Sen. Dan McConchie | Facebook
Sen. Dan McConchie | Facebook
Former Champaign County Board member Rich Berner opposes Gov. J.B. Pritzker's vaccination mandates, especially those for doctors, nurses and others employed in health care.
“If they feel that the vaccine isn’t right for them right now, they should have that choice not to vaccinate or possibly lose a job,” Berner said. “My wife, the nurse, was the last of two nurses that didn’t get vaccinated. They were basically giving her trouble almost every day about it. They basically said 'you have to get vaccinated, otherwise you will be terminated,' and we had a nursing shortage before there was a phobia.”
Republican lawmakers are sounding off over the governor’s handling of the pandemic and his latest order requiring all students at public and private schools across the state to mask up at all times.
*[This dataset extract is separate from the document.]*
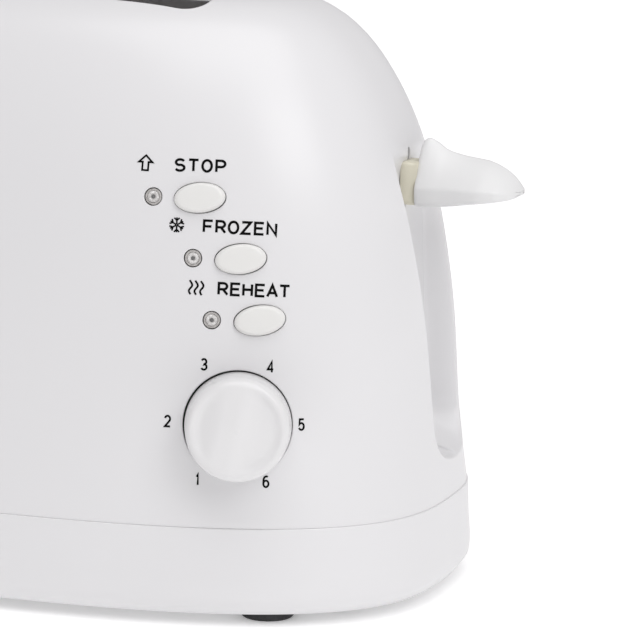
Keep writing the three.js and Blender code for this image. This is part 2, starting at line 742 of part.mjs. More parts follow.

The order also requires all teachers and staff members at every grade level to wear masks regardless of vaccination status and for all state employees working at congregate settings, such as long-term care facilities or veterans' homes, to be vaccinated no later than Oct. 4.
“His continued go-it-alone approach is actively undermining the state’s ability to have broadly accepted mitigation strategies,” Senate Republican Leader Dan McConchie (R-Lake Zurich) posted on Twitter. “So much for being ‘all in’ for Illinois.”
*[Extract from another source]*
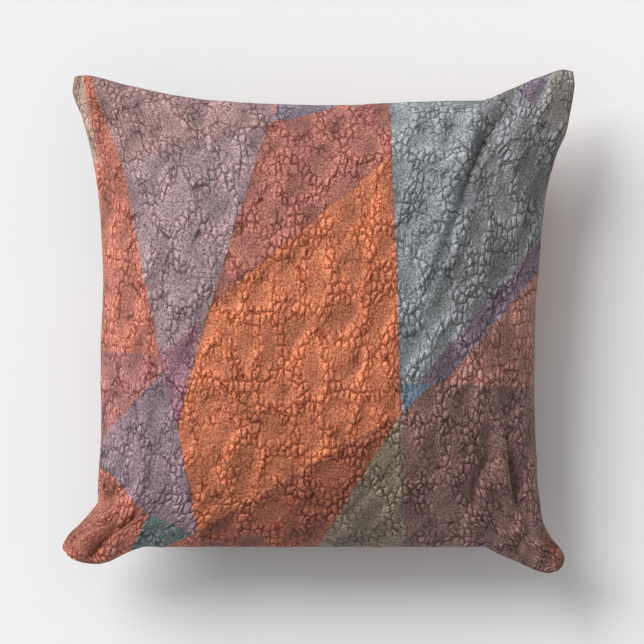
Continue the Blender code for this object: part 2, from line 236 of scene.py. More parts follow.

McConchie is far from the only Republican lawmaker taking a stand against what they see as the governor’s habit of putting his agenda ahead of the interests of the people he’s supposed to represent, with state Rep. Tom Morrison (R-Palatine) going as far as to question his legal authority to make the move he’s making.
In a statement, Morrison argues the new policy “violates constitutional checks and balances, public input, and local control."
A digital privacy group recently rated the state’s new Vax Verify system as “horrible.”
The harsh assessment of the system being promoted by the governor and the Illinois Department of Public Health (IDPH) as secure comes from Electronic Frontier Foundation director of engineering Alexis Hancock, who reviews such systems around the country.
Among the many criticisms, Hancock takes issues with the way the system requires users to verify their information through consumer credit rating firm Experian.
“Using Experian is definitely one of the worst ones I’ve seen yet,” he said. “If you have frozen your credit for whatever reason, you have to unfreeze your credit with Experian in order to actually access a vaccination record from this Vax Verify system. You don't have to do that every day, right? You don’t have to swoop out your vaccination records every day and that frequency and that scope can become an issue when companies who are holding this information and databases are holding this information aren’t necessarily being held accountable to the stricter standard of how long they should log information, if they should log information at all.”